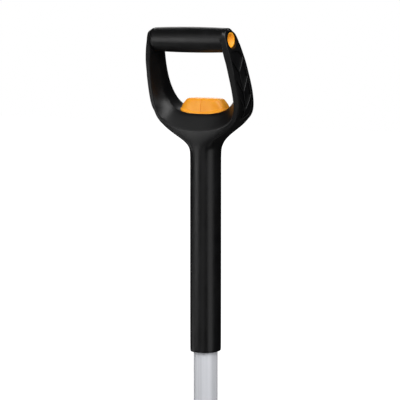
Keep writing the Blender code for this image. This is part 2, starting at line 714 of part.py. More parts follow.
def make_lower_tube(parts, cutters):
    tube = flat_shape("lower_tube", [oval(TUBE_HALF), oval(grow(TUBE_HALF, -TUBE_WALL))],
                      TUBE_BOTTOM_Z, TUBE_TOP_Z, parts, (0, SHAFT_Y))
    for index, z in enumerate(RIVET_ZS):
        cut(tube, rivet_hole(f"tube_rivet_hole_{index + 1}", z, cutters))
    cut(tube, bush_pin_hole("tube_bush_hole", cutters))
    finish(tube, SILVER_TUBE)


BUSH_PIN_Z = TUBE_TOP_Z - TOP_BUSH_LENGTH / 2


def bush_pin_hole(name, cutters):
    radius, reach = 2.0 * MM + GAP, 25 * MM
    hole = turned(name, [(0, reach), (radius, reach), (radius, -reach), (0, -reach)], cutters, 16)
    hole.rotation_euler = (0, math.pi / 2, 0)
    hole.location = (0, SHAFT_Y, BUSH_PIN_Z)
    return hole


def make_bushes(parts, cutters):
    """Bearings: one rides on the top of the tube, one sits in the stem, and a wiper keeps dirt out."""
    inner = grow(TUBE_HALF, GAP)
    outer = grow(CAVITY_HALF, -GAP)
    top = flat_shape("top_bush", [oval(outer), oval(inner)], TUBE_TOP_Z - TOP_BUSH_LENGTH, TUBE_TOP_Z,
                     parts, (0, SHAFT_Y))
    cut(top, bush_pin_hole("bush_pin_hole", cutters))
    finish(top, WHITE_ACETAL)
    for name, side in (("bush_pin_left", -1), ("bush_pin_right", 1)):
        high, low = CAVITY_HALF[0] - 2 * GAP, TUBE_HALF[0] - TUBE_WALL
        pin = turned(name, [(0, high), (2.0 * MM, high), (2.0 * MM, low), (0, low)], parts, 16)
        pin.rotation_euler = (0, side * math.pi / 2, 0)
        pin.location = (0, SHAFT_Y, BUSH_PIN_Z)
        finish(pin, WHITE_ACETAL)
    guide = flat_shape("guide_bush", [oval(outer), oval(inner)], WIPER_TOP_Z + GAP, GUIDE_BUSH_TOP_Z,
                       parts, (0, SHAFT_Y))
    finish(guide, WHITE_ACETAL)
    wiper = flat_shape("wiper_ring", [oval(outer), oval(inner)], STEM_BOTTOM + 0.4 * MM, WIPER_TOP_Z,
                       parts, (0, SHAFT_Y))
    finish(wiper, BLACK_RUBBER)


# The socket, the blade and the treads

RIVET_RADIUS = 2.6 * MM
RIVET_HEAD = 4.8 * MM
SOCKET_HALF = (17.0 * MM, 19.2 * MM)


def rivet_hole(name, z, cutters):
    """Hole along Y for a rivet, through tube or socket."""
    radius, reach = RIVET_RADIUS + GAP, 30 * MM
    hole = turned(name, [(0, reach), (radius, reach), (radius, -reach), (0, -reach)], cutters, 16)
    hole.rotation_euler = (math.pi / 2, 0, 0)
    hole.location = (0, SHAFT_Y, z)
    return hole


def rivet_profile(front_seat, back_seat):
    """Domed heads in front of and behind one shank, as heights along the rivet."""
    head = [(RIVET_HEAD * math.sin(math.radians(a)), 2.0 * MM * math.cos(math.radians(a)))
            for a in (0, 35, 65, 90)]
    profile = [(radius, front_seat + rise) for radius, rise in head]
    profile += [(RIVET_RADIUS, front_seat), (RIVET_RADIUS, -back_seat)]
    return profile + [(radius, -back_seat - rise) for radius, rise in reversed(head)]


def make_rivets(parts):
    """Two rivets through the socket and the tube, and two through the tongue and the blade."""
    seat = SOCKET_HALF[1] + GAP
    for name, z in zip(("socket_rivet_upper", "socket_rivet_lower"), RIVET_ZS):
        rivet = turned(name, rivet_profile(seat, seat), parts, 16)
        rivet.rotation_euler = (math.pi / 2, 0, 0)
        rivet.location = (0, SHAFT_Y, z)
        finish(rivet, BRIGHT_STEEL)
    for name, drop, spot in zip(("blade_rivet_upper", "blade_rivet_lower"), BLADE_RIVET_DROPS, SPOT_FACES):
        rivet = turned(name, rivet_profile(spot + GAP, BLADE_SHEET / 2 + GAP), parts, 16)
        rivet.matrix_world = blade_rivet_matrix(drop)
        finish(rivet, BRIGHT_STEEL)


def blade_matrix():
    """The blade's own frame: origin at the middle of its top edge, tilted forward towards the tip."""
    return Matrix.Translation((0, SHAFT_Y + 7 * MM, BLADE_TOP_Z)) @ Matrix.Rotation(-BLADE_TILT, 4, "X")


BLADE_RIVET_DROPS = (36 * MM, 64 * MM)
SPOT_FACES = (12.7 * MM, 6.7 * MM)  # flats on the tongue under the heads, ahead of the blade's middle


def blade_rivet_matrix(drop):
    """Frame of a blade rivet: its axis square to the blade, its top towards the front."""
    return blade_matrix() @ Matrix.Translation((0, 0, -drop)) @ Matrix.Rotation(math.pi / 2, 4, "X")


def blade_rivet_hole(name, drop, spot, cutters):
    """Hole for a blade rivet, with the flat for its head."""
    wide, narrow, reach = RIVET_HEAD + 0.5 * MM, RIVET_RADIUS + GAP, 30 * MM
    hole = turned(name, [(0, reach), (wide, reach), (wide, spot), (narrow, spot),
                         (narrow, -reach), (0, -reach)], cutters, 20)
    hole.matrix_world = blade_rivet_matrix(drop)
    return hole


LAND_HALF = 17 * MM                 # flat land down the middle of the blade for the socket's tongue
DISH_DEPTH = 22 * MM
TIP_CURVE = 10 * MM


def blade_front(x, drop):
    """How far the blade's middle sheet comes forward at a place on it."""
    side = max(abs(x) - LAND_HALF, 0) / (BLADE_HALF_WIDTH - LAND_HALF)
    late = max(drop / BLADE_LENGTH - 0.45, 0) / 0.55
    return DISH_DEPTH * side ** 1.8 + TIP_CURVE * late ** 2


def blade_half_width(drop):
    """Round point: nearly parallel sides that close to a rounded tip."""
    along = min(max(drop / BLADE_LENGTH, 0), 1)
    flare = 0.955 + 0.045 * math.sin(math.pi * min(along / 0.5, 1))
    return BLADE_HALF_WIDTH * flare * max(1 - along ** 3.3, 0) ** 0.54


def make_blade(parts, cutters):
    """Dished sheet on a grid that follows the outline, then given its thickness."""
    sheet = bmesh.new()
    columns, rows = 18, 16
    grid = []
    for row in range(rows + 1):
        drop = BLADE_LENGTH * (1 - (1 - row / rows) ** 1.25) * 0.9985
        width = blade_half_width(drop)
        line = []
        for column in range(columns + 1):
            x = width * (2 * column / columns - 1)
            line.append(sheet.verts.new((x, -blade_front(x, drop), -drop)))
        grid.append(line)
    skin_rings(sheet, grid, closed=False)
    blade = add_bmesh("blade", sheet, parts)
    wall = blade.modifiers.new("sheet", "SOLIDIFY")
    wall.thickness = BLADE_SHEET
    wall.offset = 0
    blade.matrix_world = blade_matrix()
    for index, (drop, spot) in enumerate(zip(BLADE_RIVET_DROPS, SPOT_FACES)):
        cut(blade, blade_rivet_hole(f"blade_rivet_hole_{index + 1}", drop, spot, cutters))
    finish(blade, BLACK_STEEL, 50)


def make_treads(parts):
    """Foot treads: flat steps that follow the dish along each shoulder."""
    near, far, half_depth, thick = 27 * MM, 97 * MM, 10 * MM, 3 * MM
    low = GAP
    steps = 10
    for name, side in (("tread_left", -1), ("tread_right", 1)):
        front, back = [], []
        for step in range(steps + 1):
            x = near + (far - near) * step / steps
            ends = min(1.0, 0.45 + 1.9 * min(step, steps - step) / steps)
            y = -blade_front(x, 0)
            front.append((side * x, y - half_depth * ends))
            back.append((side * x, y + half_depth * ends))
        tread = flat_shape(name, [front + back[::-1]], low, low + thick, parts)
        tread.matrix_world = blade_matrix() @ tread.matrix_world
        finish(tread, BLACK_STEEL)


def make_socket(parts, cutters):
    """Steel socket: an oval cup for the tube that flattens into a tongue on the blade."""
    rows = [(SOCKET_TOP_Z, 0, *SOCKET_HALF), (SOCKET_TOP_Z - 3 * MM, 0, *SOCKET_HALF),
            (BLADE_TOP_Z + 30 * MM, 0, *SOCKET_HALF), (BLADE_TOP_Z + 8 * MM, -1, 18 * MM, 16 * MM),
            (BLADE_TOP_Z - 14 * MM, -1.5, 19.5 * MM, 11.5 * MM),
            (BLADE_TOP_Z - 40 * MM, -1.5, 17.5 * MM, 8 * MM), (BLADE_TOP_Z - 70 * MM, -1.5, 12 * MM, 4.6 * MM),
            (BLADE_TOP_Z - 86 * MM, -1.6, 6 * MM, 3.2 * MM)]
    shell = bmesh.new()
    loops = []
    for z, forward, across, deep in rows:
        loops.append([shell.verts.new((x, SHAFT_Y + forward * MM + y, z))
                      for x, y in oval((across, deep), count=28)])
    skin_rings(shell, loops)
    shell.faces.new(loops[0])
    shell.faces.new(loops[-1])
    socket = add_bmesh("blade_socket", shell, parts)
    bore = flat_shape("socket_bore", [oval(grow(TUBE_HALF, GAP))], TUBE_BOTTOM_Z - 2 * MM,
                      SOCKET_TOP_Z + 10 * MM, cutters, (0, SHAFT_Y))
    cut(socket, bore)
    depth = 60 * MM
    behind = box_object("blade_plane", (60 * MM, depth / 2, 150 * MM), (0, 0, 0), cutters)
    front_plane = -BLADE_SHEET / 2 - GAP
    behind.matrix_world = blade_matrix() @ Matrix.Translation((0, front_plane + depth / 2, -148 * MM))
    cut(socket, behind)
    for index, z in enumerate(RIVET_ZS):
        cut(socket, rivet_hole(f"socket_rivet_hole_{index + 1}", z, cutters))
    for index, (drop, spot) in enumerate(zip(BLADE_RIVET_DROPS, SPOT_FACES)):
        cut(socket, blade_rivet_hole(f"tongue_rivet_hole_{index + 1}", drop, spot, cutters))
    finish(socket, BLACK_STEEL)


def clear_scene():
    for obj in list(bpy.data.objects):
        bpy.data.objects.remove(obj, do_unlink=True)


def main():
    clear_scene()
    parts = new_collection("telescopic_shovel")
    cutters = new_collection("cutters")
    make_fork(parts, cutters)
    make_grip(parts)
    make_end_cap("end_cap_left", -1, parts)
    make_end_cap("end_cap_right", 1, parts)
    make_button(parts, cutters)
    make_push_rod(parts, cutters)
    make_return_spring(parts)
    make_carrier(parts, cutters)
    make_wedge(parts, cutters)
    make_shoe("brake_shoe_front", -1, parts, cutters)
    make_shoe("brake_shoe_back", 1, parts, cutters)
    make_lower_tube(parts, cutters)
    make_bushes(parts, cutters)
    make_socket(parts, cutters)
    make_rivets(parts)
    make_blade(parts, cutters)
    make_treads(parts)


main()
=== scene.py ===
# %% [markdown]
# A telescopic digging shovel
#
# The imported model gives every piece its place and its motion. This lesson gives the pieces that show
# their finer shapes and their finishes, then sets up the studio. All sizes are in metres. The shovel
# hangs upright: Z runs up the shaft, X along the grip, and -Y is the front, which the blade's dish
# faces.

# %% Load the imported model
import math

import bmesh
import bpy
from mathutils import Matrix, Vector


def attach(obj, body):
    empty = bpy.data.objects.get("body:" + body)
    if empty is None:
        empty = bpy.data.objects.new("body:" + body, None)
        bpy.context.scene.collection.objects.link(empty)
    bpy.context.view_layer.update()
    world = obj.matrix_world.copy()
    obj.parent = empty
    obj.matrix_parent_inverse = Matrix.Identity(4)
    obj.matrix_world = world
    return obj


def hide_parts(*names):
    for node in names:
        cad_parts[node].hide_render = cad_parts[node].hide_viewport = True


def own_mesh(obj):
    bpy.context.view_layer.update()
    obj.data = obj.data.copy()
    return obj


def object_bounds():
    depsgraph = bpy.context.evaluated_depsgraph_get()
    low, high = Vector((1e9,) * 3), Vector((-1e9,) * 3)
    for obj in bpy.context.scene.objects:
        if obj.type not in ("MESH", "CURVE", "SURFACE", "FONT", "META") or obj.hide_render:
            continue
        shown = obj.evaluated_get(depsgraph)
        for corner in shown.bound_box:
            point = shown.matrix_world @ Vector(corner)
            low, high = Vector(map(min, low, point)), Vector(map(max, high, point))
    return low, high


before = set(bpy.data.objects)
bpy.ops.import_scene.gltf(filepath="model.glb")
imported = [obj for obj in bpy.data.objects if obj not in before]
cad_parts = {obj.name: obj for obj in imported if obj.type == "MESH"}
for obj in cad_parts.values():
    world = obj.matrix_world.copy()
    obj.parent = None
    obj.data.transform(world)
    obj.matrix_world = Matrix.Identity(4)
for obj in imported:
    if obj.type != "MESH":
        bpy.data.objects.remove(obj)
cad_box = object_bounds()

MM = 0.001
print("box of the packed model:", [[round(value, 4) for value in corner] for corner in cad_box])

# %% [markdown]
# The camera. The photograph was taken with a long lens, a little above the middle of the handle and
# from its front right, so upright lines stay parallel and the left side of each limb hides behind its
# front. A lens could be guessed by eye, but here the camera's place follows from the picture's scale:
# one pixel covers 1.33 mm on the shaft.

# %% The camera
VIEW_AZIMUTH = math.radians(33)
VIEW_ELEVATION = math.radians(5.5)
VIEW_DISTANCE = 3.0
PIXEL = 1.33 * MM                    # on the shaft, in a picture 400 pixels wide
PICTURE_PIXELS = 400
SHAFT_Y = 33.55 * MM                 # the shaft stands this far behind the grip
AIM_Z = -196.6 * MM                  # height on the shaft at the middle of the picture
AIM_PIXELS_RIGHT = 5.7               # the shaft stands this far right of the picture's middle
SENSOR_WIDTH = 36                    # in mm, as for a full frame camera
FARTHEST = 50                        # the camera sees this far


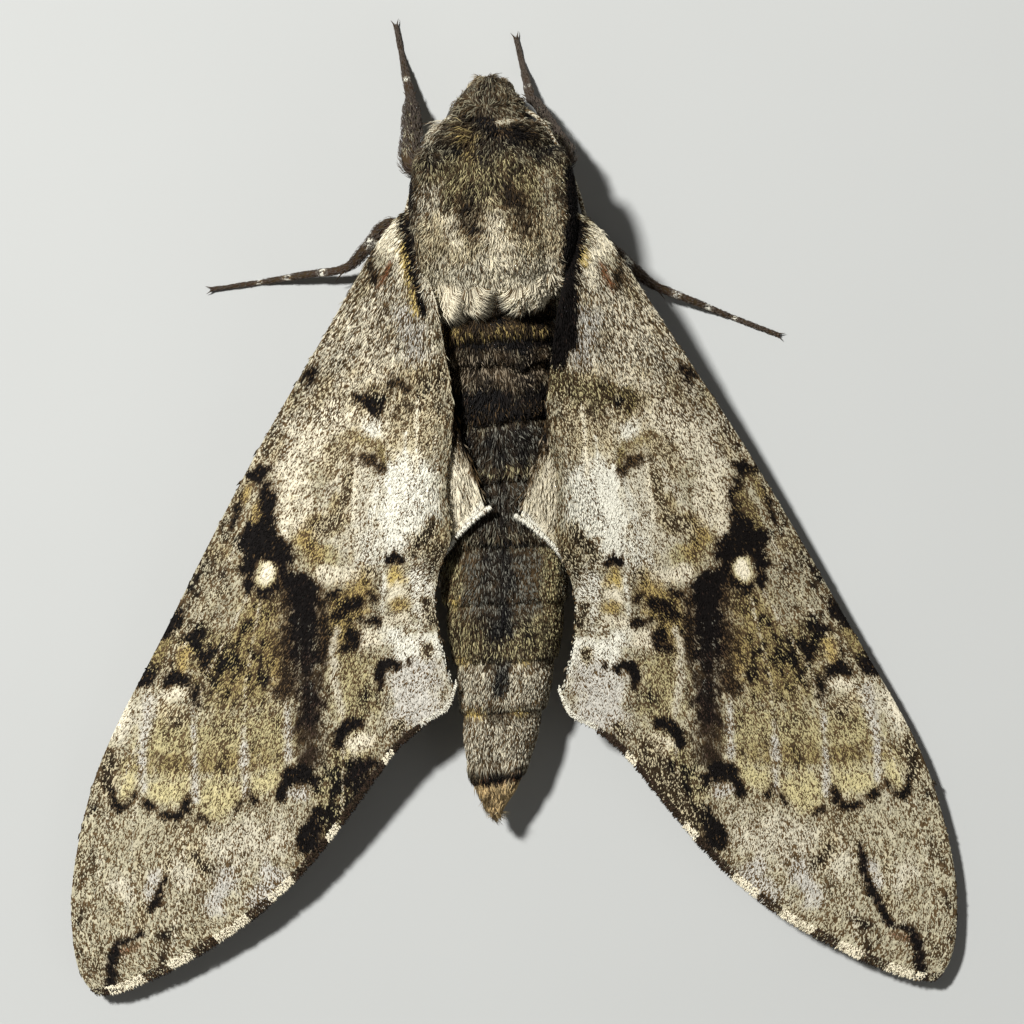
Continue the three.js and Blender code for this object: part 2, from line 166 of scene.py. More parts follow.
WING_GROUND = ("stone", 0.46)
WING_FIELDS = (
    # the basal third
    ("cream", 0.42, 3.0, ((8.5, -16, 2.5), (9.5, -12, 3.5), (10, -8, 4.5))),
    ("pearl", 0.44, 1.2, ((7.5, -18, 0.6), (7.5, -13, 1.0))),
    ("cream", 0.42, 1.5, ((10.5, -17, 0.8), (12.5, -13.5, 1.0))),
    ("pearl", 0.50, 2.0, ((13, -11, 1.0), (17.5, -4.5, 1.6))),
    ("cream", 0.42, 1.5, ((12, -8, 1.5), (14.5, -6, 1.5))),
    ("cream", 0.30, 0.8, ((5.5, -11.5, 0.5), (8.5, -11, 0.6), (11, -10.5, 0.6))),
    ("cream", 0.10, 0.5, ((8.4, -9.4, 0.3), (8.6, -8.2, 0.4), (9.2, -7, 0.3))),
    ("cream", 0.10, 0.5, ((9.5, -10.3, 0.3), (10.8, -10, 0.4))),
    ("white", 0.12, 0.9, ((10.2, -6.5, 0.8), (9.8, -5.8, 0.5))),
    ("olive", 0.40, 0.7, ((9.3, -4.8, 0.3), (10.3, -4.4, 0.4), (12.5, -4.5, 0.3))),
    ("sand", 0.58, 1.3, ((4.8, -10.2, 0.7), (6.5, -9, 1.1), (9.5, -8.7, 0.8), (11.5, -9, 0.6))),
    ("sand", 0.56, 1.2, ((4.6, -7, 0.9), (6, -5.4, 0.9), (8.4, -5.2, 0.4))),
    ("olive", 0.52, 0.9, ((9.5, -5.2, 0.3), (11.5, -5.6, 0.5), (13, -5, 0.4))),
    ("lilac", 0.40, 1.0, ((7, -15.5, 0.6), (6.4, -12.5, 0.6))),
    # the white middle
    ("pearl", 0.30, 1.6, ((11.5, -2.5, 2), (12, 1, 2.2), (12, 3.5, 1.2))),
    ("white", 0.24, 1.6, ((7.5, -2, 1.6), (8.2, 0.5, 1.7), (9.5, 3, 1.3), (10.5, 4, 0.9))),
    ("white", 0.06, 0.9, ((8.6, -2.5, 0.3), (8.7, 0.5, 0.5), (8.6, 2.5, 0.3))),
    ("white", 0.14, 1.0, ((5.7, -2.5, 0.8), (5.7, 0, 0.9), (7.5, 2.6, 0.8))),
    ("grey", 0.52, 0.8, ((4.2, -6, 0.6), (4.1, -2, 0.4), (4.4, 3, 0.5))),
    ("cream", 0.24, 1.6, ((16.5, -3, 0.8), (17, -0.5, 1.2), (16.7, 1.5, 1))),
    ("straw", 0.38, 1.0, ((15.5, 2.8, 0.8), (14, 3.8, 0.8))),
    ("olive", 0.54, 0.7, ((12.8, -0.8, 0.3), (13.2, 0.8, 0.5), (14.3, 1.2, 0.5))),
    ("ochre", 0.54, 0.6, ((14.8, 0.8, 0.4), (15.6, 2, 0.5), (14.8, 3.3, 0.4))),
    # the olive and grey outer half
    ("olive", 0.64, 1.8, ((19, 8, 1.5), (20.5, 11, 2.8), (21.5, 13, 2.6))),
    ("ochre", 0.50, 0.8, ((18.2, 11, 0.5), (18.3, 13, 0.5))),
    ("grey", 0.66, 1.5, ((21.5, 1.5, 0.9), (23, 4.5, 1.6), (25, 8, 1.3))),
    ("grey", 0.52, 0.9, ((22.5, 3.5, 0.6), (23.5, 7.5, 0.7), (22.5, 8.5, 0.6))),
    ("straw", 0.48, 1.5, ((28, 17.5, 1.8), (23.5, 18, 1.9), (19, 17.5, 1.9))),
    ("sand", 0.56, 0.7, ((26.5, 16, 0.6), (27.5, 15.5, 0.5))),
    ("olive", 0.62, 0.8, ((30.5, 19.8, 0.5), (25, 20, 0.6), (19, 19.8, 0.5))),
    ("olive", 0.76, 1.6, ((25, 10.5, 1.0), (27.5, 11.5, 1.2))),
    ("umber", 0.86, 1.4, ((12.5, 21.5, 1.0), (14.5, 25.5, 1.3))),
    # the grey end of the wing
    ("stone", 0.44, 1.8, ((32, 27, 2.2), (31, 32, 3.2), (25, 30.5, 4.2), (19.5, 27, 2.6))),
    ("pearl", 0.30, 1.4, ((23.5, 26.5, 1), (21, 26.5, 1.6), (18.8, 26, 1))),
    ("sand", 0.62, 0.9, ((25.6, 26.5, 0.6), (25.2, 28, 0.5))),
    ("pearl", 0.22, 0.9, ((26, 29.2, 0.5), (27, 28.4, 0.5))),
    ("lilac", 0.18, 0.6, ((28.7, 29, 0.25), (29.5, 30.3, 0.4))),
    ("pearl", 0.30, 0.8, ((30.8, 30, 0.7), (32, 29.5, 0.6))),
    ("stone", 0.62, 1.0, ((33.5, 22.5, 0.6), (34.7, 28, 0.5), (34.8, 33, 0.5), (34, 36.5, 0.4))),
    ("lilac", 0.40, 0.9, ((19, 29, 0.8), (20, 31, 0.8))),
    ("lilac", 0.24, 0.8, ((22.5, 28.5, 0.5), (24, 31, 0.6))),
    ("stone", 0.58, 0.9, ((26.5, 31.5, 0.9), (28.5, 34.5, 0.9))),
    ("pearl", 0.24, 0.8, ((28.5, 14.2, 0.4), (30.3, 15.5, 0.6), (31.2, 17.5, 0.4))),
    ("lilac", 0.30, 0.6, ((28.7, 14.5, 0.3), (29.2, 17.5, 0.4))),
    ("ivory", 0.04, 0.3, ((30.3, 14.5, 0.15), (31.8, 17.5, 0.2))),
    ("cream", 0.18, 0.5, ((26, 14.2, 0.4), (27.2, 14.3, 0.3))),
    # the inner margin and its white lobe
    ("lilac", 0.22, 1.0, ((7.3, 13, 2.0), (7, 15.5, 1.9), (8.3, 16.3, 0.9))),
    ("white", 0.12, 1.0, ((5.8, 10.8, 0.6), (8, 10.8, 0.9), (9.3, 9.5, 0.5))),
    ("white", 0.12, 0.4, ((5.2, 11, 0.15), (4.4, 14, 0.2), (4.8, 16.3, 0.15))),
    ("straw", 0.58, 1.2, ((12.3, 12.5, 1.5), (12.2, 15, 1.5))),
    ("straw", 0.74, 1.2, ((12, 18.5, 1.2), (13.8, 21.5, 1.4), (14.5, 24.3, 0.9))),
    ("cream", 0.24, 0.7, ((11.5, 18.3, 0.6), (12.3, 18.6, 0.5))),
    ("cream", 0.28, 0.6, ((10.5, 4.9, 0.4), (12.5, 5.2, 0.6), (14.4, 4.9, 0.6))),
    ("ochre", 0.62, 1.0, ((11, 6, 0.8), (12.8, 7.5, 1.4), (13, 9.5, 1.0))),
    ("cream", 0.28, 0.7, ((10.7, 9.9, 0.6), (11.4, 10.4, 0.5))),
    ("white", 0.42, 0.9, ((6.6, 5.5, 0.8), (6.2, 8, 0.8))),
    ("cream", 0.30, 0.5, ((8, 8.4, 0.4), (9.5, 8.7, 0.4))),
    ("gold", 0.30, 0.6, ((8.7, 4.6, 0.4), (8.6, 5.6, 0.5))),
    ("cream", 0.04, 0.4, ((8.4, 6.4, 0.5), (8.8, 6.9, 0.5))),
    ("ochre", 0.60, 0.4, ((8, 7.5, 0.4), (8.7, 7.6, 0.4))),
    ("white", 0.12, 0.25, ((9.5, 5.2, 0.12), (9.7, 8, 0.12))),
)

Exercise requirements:
Lines from the beginning of the data above through the line containing "finish(tube, SILVER_TUBE)" are to be returned exactly, and no others.

Full answer:
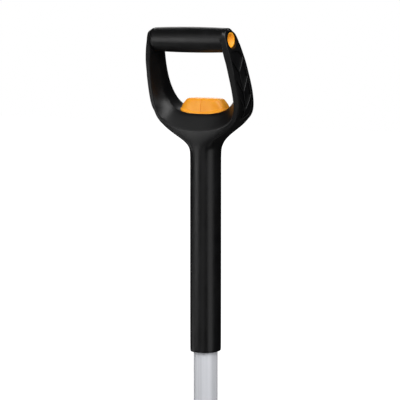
Keep writing the Blender code for this image. This is part 2, starting at line 714 of part.py. More parts follow.
def make_lower_tube(parts, cutters):
    tube = flat_shape("lower_tube", [oval(TUBE_HALF), oval(grow(TUBE_HALF, -TUBE_WALL))],
                      TUBE_BOTTOM_Z, TUBE_TOP_Z, parts, (0, SHAFT_Y))
    for index, z in enumerate(RIVET_ZS):
        cut(tube, rivet_hole(f"tube_rivet_hole_{index + 1}", z, cutters))
    cut(tube, bush_pin_hole("tube_bush_hole", cutters))
    finish(tube, SILVER_TUBE)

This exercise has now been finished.